Unless the cut was so severe, he hadn’t had the time.
She rounded the bed. “Tomаs, will you please hurry? You’ll need a transfusion at this rate.”
He came out of his stupor, suppressing a grimace as she helped him shrug off his leather jacket. She tossed the jacket over the stack of clothes on the chair that had made it off the ship but not quite into her closet, then helped him ease off the still-mostly-white T-shirt. And promptly wished she could say the same for the gauze.
She nudged TJ down into a sitting position on the bed and sucked in her breath as she bent to unwind the saturated strips. Whoever had wrapped him had done a damned good job, leading her to believe the person knew something about medicine. But as soon as she was down to bare seeping flesh, she cursed the person a thousand times, because he never should have let TJ leave without stitches.
“What happened?”
“I told you, I was cut.”
That much she could tell by the four-inch slice riding his left pectoral. This was no graze. It was, however, superficial. The muscle beneath his skin was firmly intact. All he would need were stitches and those she could do here. She sent up another round of thanks and pressed a wad of the clean gauze over the laceration. “Who cut you?”
“You want his real name or his street name?”
“Are you telling me you got this during a drug bust?”
Several strands of dark hair slipped past his shoulders as he nodded, shadowing the side of his face. She ignored the urge to brush them back, squelching the spurt of disappointment when he did it himself. “I tried to tell you at the door. The agent I filled in for had a major heroin buy lined up for tonight. Joaqu?n was our point of contact. Unfortunately he fell ill. My friend tried a new seafood restaurant on the Embarcadero last night and received food poisoning for his patronage. We were fortunate, though, for while Joaqu?n came by referral through one of his informers, he had not yet met the dealer face-to-face. And since we resemble each other well enough…” He shrugged.

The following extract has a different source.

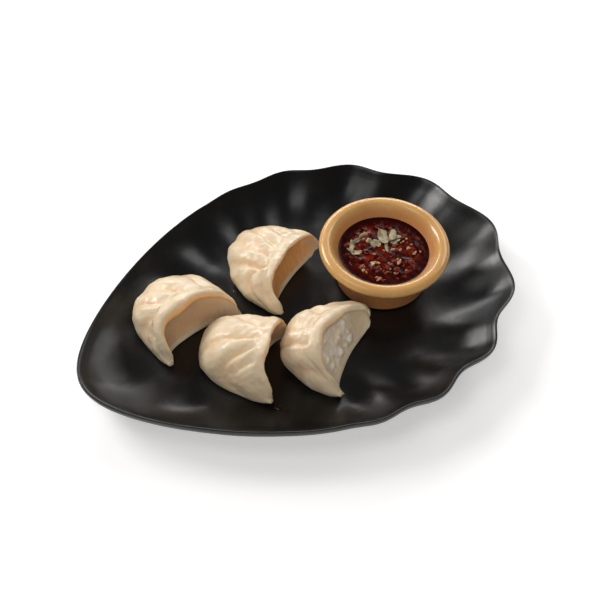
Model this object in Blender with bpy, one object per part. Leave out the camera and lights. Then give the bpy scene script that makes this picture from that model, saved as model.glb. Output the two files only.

The silence that followed told her that was all the explanation she was going to get. She wasn’t even annoyed. Because he hadn’t stood her up. But he could have called.
His thumb scorched the curve of her jaw as he tipped her face down slightly and captured her gaze. “My message telling you this, you did not receive it?”
“No.”
“From your reception, I thought not.” His frown deepened. “But surely you did not believe I forgot?”

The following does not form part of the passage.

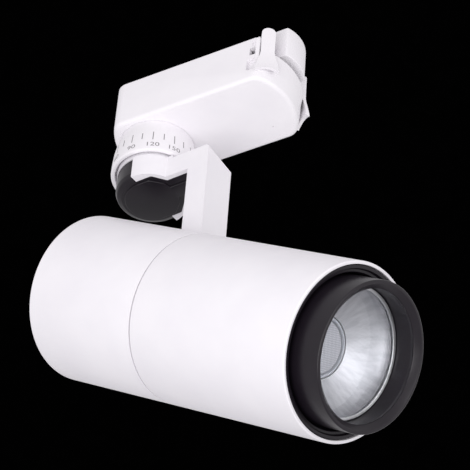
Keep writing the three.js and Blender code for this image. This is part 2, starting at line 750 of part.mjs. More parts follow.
function reflector() {
  const wall = 0.8;
  const mouth = 23.2;
  const throat = 12;
  const throat_x = emitter_x + 1.6;
  const mouth_x = glass_front_x - 1.4;
  const steps = 3;
  const inner = [];
  for (let i = 0; i <= steps; i += 1) {
    const along = i / steps;
    inner.push([throat + (mouth - throat) * Math.sin((along * Math.PI) / 2), throat_x + (mouth_x - throat_x) * along]);
  }
  const outer = inner.slice(0, steps).map(([radius, x]) => [radius + wall, x - wall * 0.4]).reverse();
  return turnedX([...inner, [barrel_bore - gap, mouth_x], [barrel_bore - gap, mouth_x - 0.9], ...outer]);
}

const glass = pinAlongX(barrel_bore - gap, glass_front_x - 1.1, glass_front_x, 0, 0, round_steps);
const retainer = turnedX([
  [22.9, glass_front_x + gap],
  [barrel_bore - gap, glass_front_x + gap],
  [barrel_bore - gap, glass_front_x + 1.1],
  [22.9, glass_front_x + 0.8],
]);
place(head, 'zoom_barrel', zoomBarrel(), black_plastic());
place(head, 'reflector', reflector(), mirror());
place(head, 'lens_glass', glass, clear());
place(head, 'lens_retainer', retainer, steel());

export default light;
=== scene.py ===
"""Track spotlight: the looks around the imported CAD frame. Lengths below are in millimetres and become metres
when a mesh is made. Three places hold the shapes: the part frame (adapter), the arm's frame (z on the swivel
axis, x towards the leg) and the head's frame (x along the tube towards the light, y on the tilt axis)."""
import json
import math

import bmesh
import bpy
from mathutils import Matrix, Vector


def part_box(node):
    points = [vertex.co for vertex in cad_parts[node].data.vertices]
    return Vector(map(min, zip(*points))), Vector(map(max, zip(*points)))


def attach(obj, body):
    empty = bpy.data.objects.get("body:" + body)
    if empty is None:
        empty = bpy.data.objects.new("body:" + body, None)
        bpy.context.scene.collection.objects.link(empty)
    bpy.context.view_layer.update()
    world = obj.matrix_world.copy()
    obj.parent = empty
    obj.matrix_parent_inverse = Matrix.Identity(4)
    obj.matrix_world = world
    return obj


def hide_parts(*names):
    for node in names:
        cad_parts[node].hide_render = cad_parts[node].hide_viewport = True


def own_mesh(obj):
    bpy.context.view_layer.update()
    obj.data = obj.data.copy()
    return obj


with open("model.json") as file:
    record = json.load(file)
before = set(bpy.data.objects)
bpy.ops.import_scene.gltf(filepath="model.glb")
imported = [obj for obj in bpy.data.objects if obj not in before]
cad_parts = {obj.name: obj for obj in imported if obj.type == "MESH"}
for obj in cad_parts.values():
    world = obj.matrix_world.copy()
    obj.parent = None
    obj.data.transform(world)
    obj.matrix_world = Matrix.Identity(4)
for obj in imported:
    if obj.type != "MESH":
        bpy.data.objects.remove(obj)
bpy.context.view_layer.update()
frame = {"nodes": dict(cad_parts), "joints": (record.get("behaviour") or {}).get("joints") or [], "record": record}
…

She glanced past that probing gaze—and the hurt lurking within. Unfortunately she had a feeling the heat searing the tips of her ears had given her away, anyway.
“You did.” A sigh. One honed so deeply by disappointment it cut straight through her. “Cari?o.”
She ignored the gentle rebuke, focusing on the wad of gauze until she was mesmerized by the heady contrast of her own light skin pressing into his dark.
Don’t let him get to you. Stay cool.
But her body betrayed her. First her fingers trembled, then her entire hand. She stared at it in shock. That hadn’t happened since med school, and then only out of nerves. To make matters worse, she was suddenly, acutely, aware of his musk. Subtle and seductive. Her panic must have masked it when he’d arrived, but it was definitely there now. His scent drifted dangerously close and then it was swirling into her lungs, up to her head, edging out every other thought in her brain.
Good Lord, why TJ?
Eight hundred men on her last ship, and not one of them had ever affected her like this man could.
Focus. Check the bleeding. See if it’s slowed.
Then stitch this damned dusky chest back together and kick its owner out of your apartment. Out of your life.
She started to.
She did manage to lift the gauze, was relieved to see the bleeding had slowed to a trickle, was even about to round the bed again and grab her bag, when he stopped her. Before she realized what had happened, TJ had trapped both her hands in his, her bare thighs between his denim-clad ones, and he held her. Just held her. Well, he couldn’t make her look.
She wouldn’t let him. If she did, she’d be lost.